В Лопасню послали Фрола с шубами, и когда зазвенел колокольчик, выбежали встречать. Холодное оранжевое солнце не могло выбраться из сетей голых ветвей рощи, лучи его скользили по сугробам, разбрасывая светящиеся чешуйки. Сани остановились у крыльца, Потапенко лихо выпрыгнул на снег и принял в объятия запутавшуюся в длинной рыжей шубе Лику. Болезненная писательская память на мгновение превратила снежно-солнечную синеву в майскую зелень над Окой и в подбирающийся к ней туманный август.
— У вас чудесная привычка, милая канталупка, привозить ко мне своих кавалеров.
— Антон! Это же был твой приказ, переданный мне её высокоблагородием Лидией Стахиевной, — оправдывался Игнатий.
— Сволочной мороз, чёрт его задави, — пожаловалась Лика. — Не хватало мне простудиться. В Париж я должна привезти сопрано, а не мужицкий хрип, которым разговаривают некоторые драматические актрисы.
Голос она начала пробовать сразу после обеда и небольшого отдыха. Он попросил её спеть серенаду Брага:
— Я ввёл её в свой новый рассказ. Хочу проверить впечатление.
— Впечатление о ком? — спросила Лика с тем же вызовом, с той же затаённой обидой, к которым в последнее время он уже начал привыкать.
— Впечатление о девушке, которая пела мне эту серенаду здесь летом.
— Теперь здесь другая девушка. Для той скрипичную партию исполнял Иваненко, а мне будет играть Игнатий. Давайте скрипку, Антон Павлович.
Ему нравилась эта модная вещь, мелодичностью напоминавшая Чайковского.
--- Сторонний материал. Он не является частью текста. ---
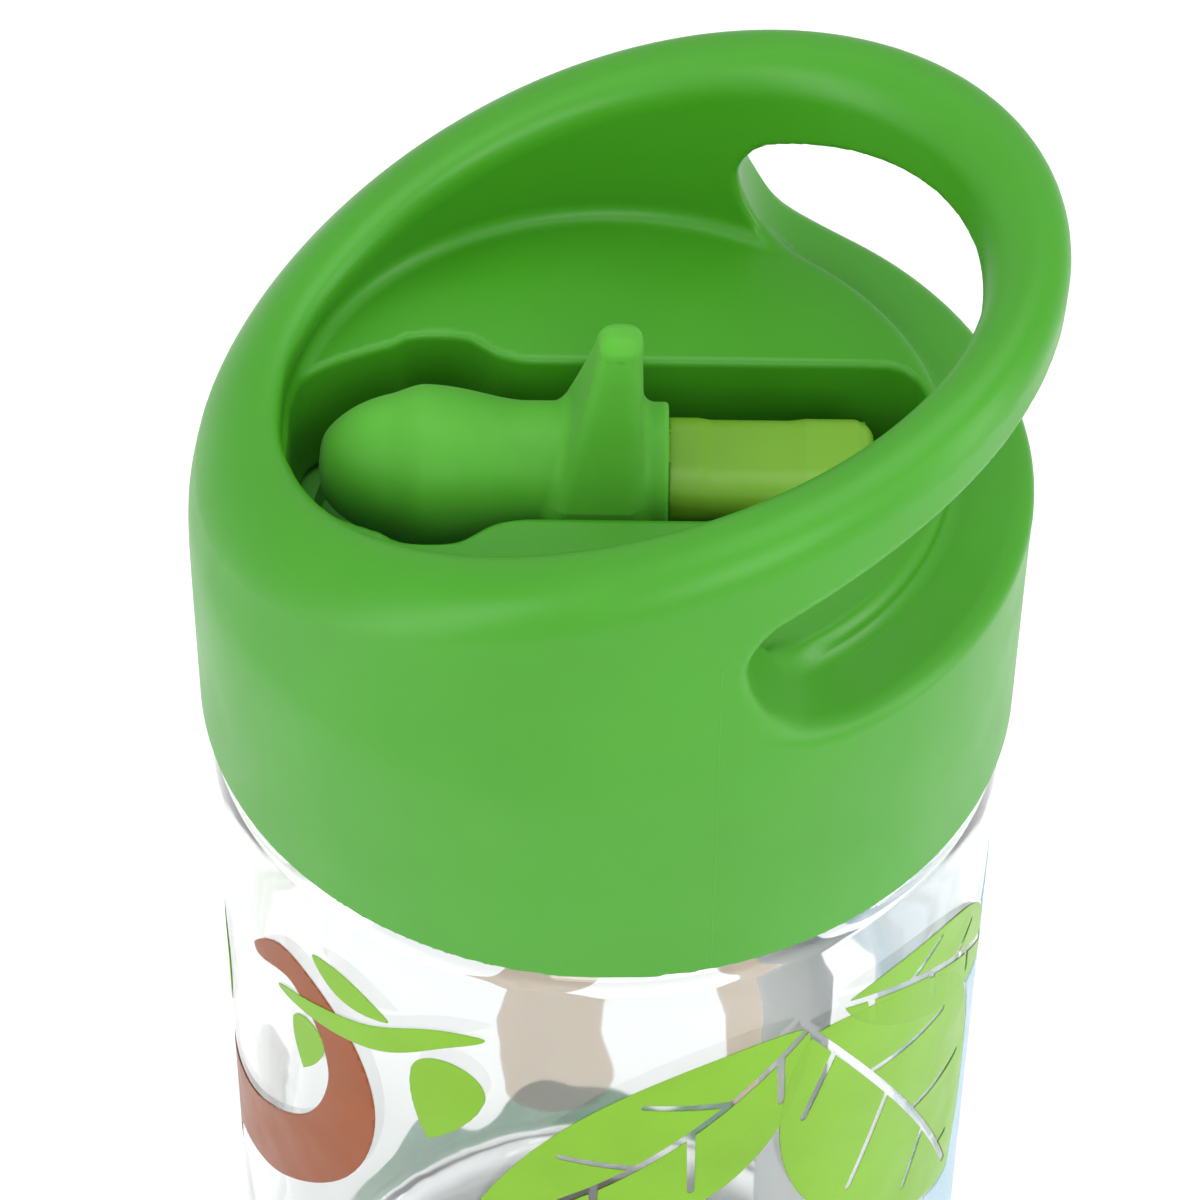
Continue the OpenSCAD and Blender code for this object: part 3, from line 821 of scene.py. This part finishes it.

Текст серенады совпадал с мистической темой рассказа «Чёрный монах», написанного летом в болезненном состоянии, вызывавшем бессонницу и бред. Серенада — валашская легенда о больной девушке, которая слышит в бреду доносящуюся до неё с неба песнь ангелов и просит мать узнать, откуда доносятся эти прекрасные и странные звуки, но мать не слышит их, и разочарованная девушка засыпает. В рассказе молодой учёный в приступе безумия видит призрак чёрного монаха и беседует с ним. Острый внешний сюжет с душевнобольным героем, с любовью, смертью был хорош тем, что в нём легко скрывался истинный смысл тяжёлых раздумий писателя Чехова.
Заболевший манией величия учёный Коврин, беседовавший с призраком, после излечения потерял способность к научным исследованиям, стал рассудительной посредственностью. Писатель Чехов тоже болен, если и не психозом, не манией величия, то маниакальным влечением к сочинению пьес и рассказов, ради которого он отказывается от всего, чем живут обыкновенные люди: от любви, от семьи, от друзей, от простых человеческих радостей. Каждая его мысль, каждый поступок, каждая встреча с другими людьми — всё подчинено одной цели: писать и печататься.